Records from a dataset
::::::::

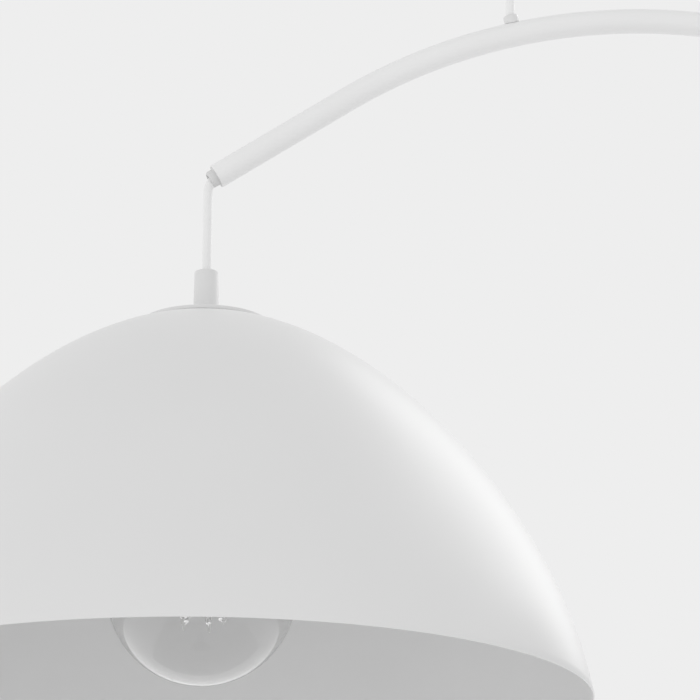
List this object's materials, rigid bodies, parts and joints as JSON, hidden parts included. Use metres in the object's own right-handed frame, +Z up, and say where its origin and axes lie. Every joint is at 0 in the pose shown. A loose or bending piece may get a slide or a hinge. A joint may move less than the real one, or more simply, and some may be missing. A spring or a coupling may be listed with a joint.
{
  "type": "bow pendant lamp",
  "caption": "Ceiling-hung pendant lamp: a curved tube bow on two cables with a dome shade and a globe bulb hanging from each end.",
  "frame": {"origin": "middle of the canopy bracket's face against the ceiling", "axes": "+Z up into the ceiling, +X along the bow, everything hangs at negative Z"},
  "size_m": [1.236, 0.57, 0.8003],
  "materials": {
    "shade_white": "white powder coat, satin",
    "bow_white": "white powder coat, satin",
    "fitting_grey": "pale grey lacquer, satin",
    "cable_white": "white PVC sheath",
    "rubber_grey": "pale grey rubber, matt",
    "plastic_white": "moulded white thermoplastic",
    "zinc": "zinc-plated steel",
    "brass": "bare brass",
    "ceramic": "unglazed steatite",
    "nickel": "nickel-plated",
    "glass": "clear blown glass",
    "filament": "matt wire"
  },
  "bodies": {
    "canopy": {"ceiling_bracket": "zinc", "canopy_shell": "bow_white", "terminal_block": "plastic_white", "earth_screw": "brass", "canopy_screw_left": "zinc", "canopy_gland_left": "fitting_grey", "gland_nut_left": "zinc", "canopy_lead_left": "cable_white", "canopy_screw_right": "zinc", "canopy_gland_right": "fitting_grey", "gland_nut_right": "zinc", "canopy_lead_right": "cable_white"},
    "hangers": {"gland_sleeve_left": "rubber_grey", "gland_sleeve_right": "rubber_grey"},
    "cable_left": {"suspension_cable_left": "cable_white"},
    "cable_right": {"suspension_cable_right": "cable_white"},
    "bow": {"bow_tube": "bow_white", "entry_collar_left": "fitting_grey", "inner_cable_left": "cable_white", "end_grommet_left": "rubber_grey", "entry_collar_right": "fitting_grey", "inner_cable_right": "cable_white", "end_grommet_right": "rubber_grey"},
    "link_left": {"drop_cable_link_left": "cable_white"},
    "pendant_left": {"drop_cable_left": "cable_white", "cord_grip_left": "fitting_grey", "grip_screw_left": "zinc", "top_disc_left": "shade_white", "stem_left": "zinc", "shade_nut_left": "zinc", "shade_left": "shade_white", "holder_cap_left": "plastic_white", "holder_body_left": "plastic_white", "holder_insert_left": "ceramic", "contact_shell_left": "brass", "centre_contact_left": "brass"},
    "glass_left": {"bulb_glass_left": "glass"},
    "bulb_left": {"bulb_cap_left": "nickel", "bulb_contact_left": "brass", "bulb_stem_left": "glass", "filament_left": "filament"},
    "link_right": {"drop_cable_link_right": "cable_white"},
    "pendant_right": {"drop_cable_right": "cable_white", "cord_grip_right": "fitting_grey", "grip_screw_right": "zinc", "top_disc_right": "shade_white", "stem_right": "zinc", "shade_nut_right": "zinc", "shade_right": "shade_white", "holder_cap_right": "plastic_white", "holder_body_right": "plastic_white", "holder_insert_right": "ceramic", "contact_shell_right": "brass", "centre_contact_right": "brass"},
    "glass_right": {"bulb_glass_right": "glass"},
    "bulb_right": {"bulb_cap_right": "nickel", "bulb_contact_right": "brass", "bulb_stem_right": "glass", "filament_right": "filament"}
  },
  "joints": [
    {"name": "fore_aft_sway", "type": "hinge", "parent": "canopy", "child": "hangers", "pos_m": [0, 0, -0.052], "axis": [1, 0, 0], "range_deg": [-10, 10]},
    {"name": "sideways_sway", "type": "hinge", "parent": "hangers", "child": "cable_left", "pos_m": [-0.09951, 0, -0.0752], "axis": [0, 1, 0], "range_deg": [-8, 8]},
    {"name": "bow_stays_level", "type": "hinge", "parent": "cable_left", "child": "bow", "pos_m": [-0.09951, 0, -0.2584], "axis": [0, 1, 0], "range_deg": [-8, 8]},
    {"name": "right_cable_sway", "type": "hinge", "parent": "hangers", "child": "cable_right", "pos_m": [0.09951, 0, -0.0752], "axis": [0, 1, 0], "range_deg": [-8, 8]},
    {"name": "left_shade_sideways_swing", "type": "hinge", "parent": "bow", "child": "link_left", "pos_m": [-0.333, 0, -0.40724], "axis": [0, 1, 0], "range_deg": [-6, 6]},
    {"name": "left_shade_fore_aft_swing", "type": "hinge", "parent": "link_left", "child": "pendant_left", "pos_m": [-0.333, 0, -0.41424], "axis": [1, 0, 0], "range_deg": [-15, 15]},
    {"name": "left_bulb_travel", "type": "slide", "parent": "pendant_left", "child": "glass_left", "axis": [0, 0, -1], "range_m": [0, 0.0108]},
    {"name": "left_bulb_unscrew", "type": "hinge", "parent": "glass_left", "child": "bulb_left", "pos_m": [-0.333, 0, -0.6355], "axis": [0, 0, -1], "range_deg": [0, 1080]},
    {"name": "right_shade_sideways_swing", "type": "hinge", "parent": "bow", "child": "link_right", "pos_m": [0.333, 0, -0.40724], "axis": [0, 1, 0], "range_deg": [-6, 6]},
    {"name": "right_shade_fore_aft_swing", "type": "hinge", "parent": "link_right", "child": "pendant_right", "pos_m": [0.333, 0, -0.41424], "axis": [1, 0, 0], "range_deg": [-15, 15]},
    {"name": "right_bulb_travel", "type": "slide", "parent": "pendant_right", "child": "glass_right", "axis": [0, 0, -1], "range_m": [0, 0.0108]},
    {"name": "right_bulb_unscrew", "type": "hinge", "parent": "glass_right", "child": "bulb_right", "pos_m": [0.333, 0, -0.6355], "axis": [0, 0, -1], "range_deg": [0, 1080]}
  ],
  "couplings": [
    {"joint": "bow_stays_level", "follows": "sideways_sway", "ratio": -1},
    {"joint": "right_cable_sway", "follows": "sideways_sway", "ratio": 1},
    {"joint": "left_bulb_unscrew", "follows": "left_bulb_travel", "rad_per_m": 1736},
    {"joint": "right_bulb_unscrew", "follows": "right_bulb_travel", "rad_per_m": 1736}
  ]
}
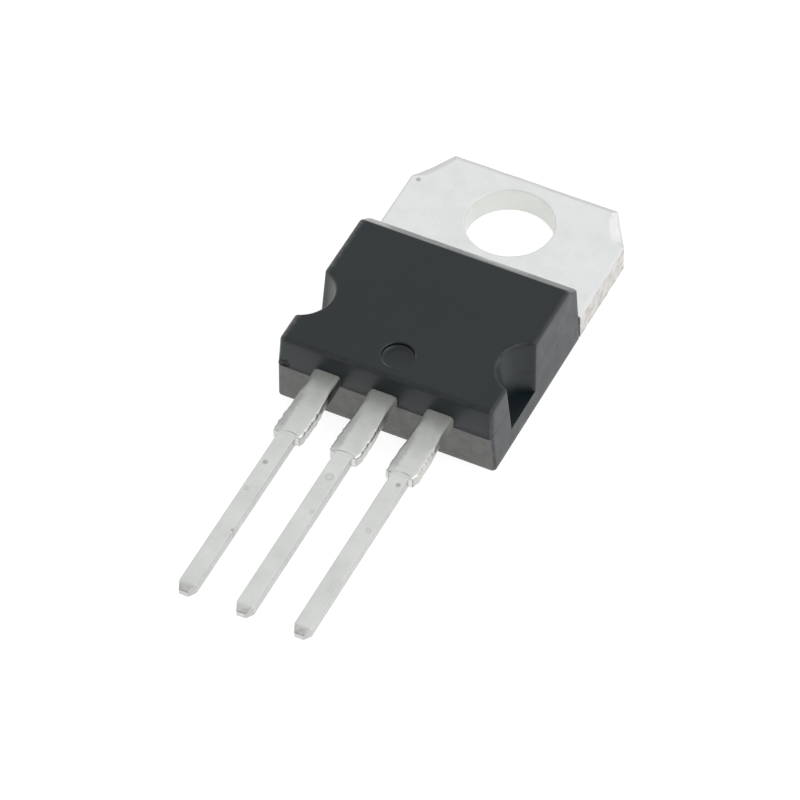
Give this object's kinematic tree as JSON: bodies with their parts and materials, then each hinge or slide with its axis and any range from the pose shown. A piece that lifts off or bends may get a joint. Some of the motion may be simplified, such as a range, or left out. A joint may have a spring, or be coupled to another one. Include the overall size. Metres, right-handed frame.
{
  "type": "power mosfet",
  "caption": "Through-hole power transistor: a black moulded body on a metal heat tab with a screw hole, with straight flat leads out of the opposite end.",
  "frame": {"origin": "centre of the screw hole, on the tab's mounting face", "axes": "+Z out of the mounting face towards the moulding's top, +Y towards the tab's free end, leads towards -Y, X across the part"},
  "size_m": [0.0098, 0.0273, 0.0036],
  "materials": {
    "mould_epoxy": "satin black moulded epoxy with a fine sparked texture",
    "tinned_copper": "matt tin plating over stamped copper",
    "silicon": "metallised silicon",
    "solder": "dull soft solder",
    "aluminium_wire": "drawn aluminium"
  },
  "bodies": {
    "root": {"mould_body": "mould_epoxy", "drain_frame": "tinned_copper", "gate_lead": "tinned_copper", "source_lead": "tinned_copper", "silicon_die": "silicon", "die_solder": "solder", "gate_wire": "aluminium_wire", "source_wire_inner": "aluminium_wire", "source_wire_outer": "aluminium_wire"}
  },
  "joints": []
}
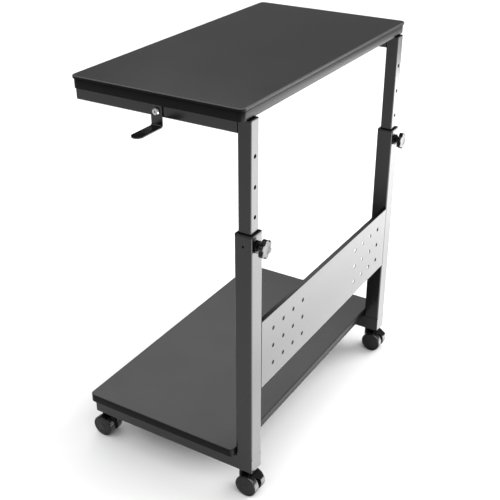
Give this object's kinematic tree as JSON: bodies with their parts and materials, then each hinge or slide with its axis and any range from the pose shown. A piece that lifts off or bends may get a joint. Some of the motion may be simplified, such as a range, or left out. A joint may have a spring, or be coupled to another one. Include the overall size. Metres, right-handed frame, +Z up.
{
  "type": "rolling computer tower stand",
  "caption": "Rolling floor stand that carries a computer tower on a low shelf, under a height-adjustable side table with a perforated back panel and side hooks.",
  "frame": {"origin": "on the floor, under the middle of the bounding box", "axes": "+Z up; +X from the open ends of the feet and arms towards the legs, the back panel and the clamp knobs; Y along the table's length, with the near frame at -Y and the far frame at +Y"},
  "size_m": [0.355, 0.643, 0.687],
  "materials": {
    "black_powder_coat": "semi-gloss black powder coat on steel",
    "black_laminate": "black laminate on particle board",
    "black_top_sheet": "satin black hard sheet",
    "black_plastic": "moulded black plastic",
    "wheel_plastic": "moulded black plastic, worn smooth",
    "zinc_steel": "bright zinc plate"
  },
  "bodies": {
    "base": {"shelf_board": "black_laminate", "modesty_panel": "black_powder_coat", "near_foot_tube": "black_powder_coat", "near_foot_cap": "black_plastic", "near_foot_end_plate": "black_powder_coat", "near_outer_leg": "black_powder_coat", "near_leg_bush": "black_plastic", "near_clamp_nut": "zinc_steel", "near_lower_panel_screw": "zinc_steel", "near_upper_panel_screw": "zinc_steel", "near_open_caster_stem": "zinc_steel", "near_leg_caster_stem": "zinc_steel", "far_foot_tube": "black_powder_coat", "far_foot_cap": "black_plastic", "far_foot_end_plate": "black_powder_coat", "far_outer_leg": "black_powder_coat", "far_leg_bush": "black_plastic", "far_clamp_nut": "zinc_steel", "far_lower_panel_screw": "zinc_steel", "far_upper_panel_screw": "zinc_steel", "far_open_caster_stem": "zinc_steel", "far_leg_caster_stem": "zinc_steel"},
    "table_carriage": {"tabletop_board": "black_laminate", "top_sheet": "black_top_sheet", "near_inner_leg": "black_powder_coat", "near_leg_top_plug": "black_plastic", "near_leg_glide": "black_plastic", "near_arm": "black_powder_coat", "near_arm_cap": "black_plastic", "near_hook": "black_powder_coat", "near_hook_screw": "zinc_steel", "far_inner_leg": "black_powder_coat", "far_leg_top_plug": "black_plastic", "far_leg_glide": "black_plastic", "far_arm": "black_powder_coat", "far_arm_cap": "black_plastic", "far_hook": "black_powder_coat", "far_hook_screw": "zinc_steel"},
    "near_stud": {"near_clamp_stud": "zinc_steel"},
    "near_knob": {"near_clamp_knob": "black_plastic"},
    "near_open_swivel": {"near_open_caster_hood": "black_plastic", "near_open_caster_axle": "zinc_steel"},
    "near_open_outer_wheel": {"near_open_caster_outer_wheel": "wheel_plastic"},
    "near_open_inner_wheel": {"near_open_caster_inner_wheel": "wheel_plastic"},
    "near_leg_swivel": {"near_leg_caster_hood": "black_plastic", "near_leg_caster_axle": "zinc_steel"},
    "near_leg_outer_wheel": {"near_leg_caster_outer_wheel": "wheel_plastic"},
    "near_leg_inner_wheel": {"near_leg_caster_inner_wheel": "wheel_plastic"},
    "near_leg_brake": {"near_leg_caster_brake_lever": "black_plastic"},
    "far_stud": {"far_clamp_stud": "zinc_steel"},
    "far_knob": {"far_clamp_knob": "black_plastic"},
    "far_open_swivel": {"far_open_caster_hood": "black_plastic", "far_open_caster_axle": "zinc_steel"},
    "far_open_outer_wheel": {"far_open_caster_outer_wheel": "wheel_plastic"},
    "far_open_inner_wheel": {"far_open_caster_inner_wheel": "wheel_plastic"},
    "far_leg_swivel": {"far_leg_caster_hood": "black_plastic", "far_leg_caster_axle": "zinc_steel"},
    "far_leg_outer_wheel": {"far_leg_caster_outer_wheel": "wheel_plastic"},
    "far_leg_inner_wheel": {"far_leg_caster_inner_wheel": "wheel_plastic"},
    "far_leg_brake": {"far_leg_caster_brake_lever": "black_plastic"}
  },
  "joints": [
    {"name": "table_height", "type": "slide", "parent": "base", "child": "table_carriage", "axis": [0, 0, 1], "range_m": [-0.1404, 0.0936]},
    {"name": "near_stud_travel", "type": "slide", "parent": "base", "child": "near_stud", "axis": [1, 0, 0], "range_m": [0, 0.003]},
    {"name": "near_knob_turn", "type": "hinge", "parent": "near_stud", "child": "near_knob", "pos_m": [0.1607, -0.2532, 0.4715], "axis": [1, 0, 0], "range_deg": [0, 1080]},
    {"name": "near_open_swivel_turn", "type": "hinge", "parent": "base", "child": "near_open_swivel", "pos_m": [-0.1448, -0.2532, 0], "axis": [0, 0, 1], "continuous": true},
    {"name": "near_open_outer_wheel_roll", "type": "hinge", "parent": "near_open_swivel", "child": "near_open_outer_wheel", "pos_m": [-0.1575, -0.2532, 0.02], "axis": [0, 1, 0], "continuous": true},
    {"name": "near_open_inner_wheel_roll", "type": "hinge", "parent": "near_open_swivel", "child": "near_open_inner_wheel", "pos_m": [-0.1575, -0.2532, 0.02], "axis": [0, 1, 0], "continuous": true},
    {"name": "near_leg_swivel_turn", "type": "hinge", "parent": "base", "child": "near_leg_swivel", "pos_m": [0.1362, -0.2532, 0], "axis": [0, 0, 1], "continuous": true},
    {"name": "near_leg_outer_wheel_roll", "type": "hinge", "parent": "near_leg_swivel", "child": "near_leg_outer_wheel", "pos_m": [0.1489, -0.2532, 0.02], "axis": [0, 1, 0], "continuous": true},
    {"name": "near_leg_inner_wheel_roll", "type": "hinge", "parent": "near_leg_swivel", "child": "near_leg_inner_wheel", "pos_m": [0.1489, -0.2532, 0.02], "axis": [0, 1, 0], "continuous": true},
    {"name": "near_leg_brake_press", "type": "hinge", "parent": "near_leg_swivel", "child": "near_leg_brake", "pos_m": [0.1504, -0.2532, 0.0451], "axis": [0, 1, 0], "range_deg": [0, 12]},
    {"name": "far_stud_travel", "type": "slide", "parent": "base", "child": "far_stud", "axis": [1, 0, 0], "range_m": [0, 0.003]},
    {"name": "far_knob_turn", "type": "hinge", "parent": "far_stud", "child": "far_knob", "pos_m": [0.1607, 0.2532, 0.4715], "axis": [1, 0, 0], "range_deg": [0, 1080]},
    {"name": "far_open_swivel_turn", "type": "hinge", "parent": "base", "child": "far_open_swivel", "pos_m": [-0.1448, 0.2532, 0], "axis": [0, 0, 1], "continuous": true},
    {"name": "far_open_outer_wheel_roll", "type": "hinge", "parent": "far_open_swivel", "child": "far_open_outer_wheel", "pos_m": [-0.1575, 0.2532, 0.02], "axis": [0, 1, 0], "continuous": true},
    {"name": "far_open_inner_wheel_roll", "type": "hinge", "parent": "far_open_swivel", "child": "far_open_inner_wheel", "pos_m": [-0.1575, 0.2532, 0.02], "axis": [0, 1, 0], "continuous": true},
    {"name": "far_leg_swivel_turn", "type": "hinge", "parent": "base", "child": "far_leg_swivel", "pos_m": [0.1362, 0.2532, 0], "axis": [0, 0, 1], "continuous": true},
    {"name": "far_leg_outer_wheel_roll", "type": "hinge", "parent": "far_leg_swivel", "child": "far_leg_outer_wheel", "pos_m": [0.1489, 0.2532, 0.02], "axis": [0, 1, 0], "continuous": true},
    {"name": "far_leg_inner_wheel_roll", "type": "hinge", "parent": "far_leg_swivel", "child": "far_leg_inner_wheel", "pos_m": [0.1489, 0.2532, 0.02], "axis": [0, 1, 0], "continuous": true},
    {"name": "far_leg_brake_press", "type": "hinge", "parent": "far_leg_swivel", "child": "far_leg_brake", "pos_m": [0.1504, 0.2532, 0.0451], "axis": [0, 1, 0], "range_deg": [0, 12]}
  ],
  "couplings": [
    {"joint": "near_stud_travel", "follows": "near_knob_turn", "m_per_rad": 0.000159},
    {"joint": "far_stud_travel", "follows": "far_knob_turn", "m_per_rad": 0.000159}
  ]
}
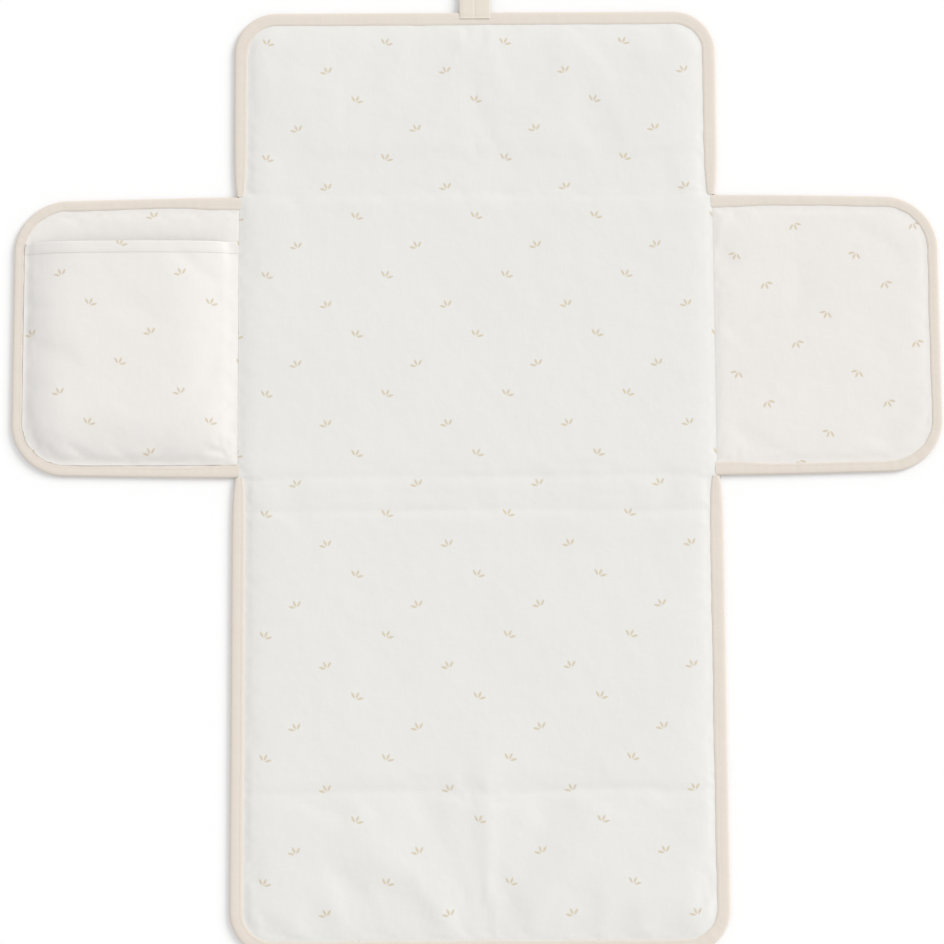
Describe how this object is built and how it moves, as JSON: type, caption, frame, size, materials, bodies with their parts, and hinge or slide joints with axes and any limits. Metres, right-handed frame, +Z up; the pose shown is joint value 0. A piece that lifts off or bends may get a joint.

::::::::

Task goal
Copy every line from the entries that contains the word "Give".

Output
Give this object's kinematic tree as JSON: bodies with their parts and materials, then each hinge or slide with its axis and any range from the pose shown. A piece that lifts off or bends may get a joint. Some of the motion may be simplified, such as a range, or left out. A joint may have a spring, or be coupled to another one. Include the overall size. Metres, right-handed frame.
Give this object's kinematic tree as JSON: bodies with their parts and materials, then each hinge or slide with its axis and any range from the pose shown. A piece that lifts off or bends may get a joint. Some of the motion may be simplified, such as a range, or left out. A joint may have a spring, or be coupled to another one. Include the overall size. Metres, right-handed frame, +Z up.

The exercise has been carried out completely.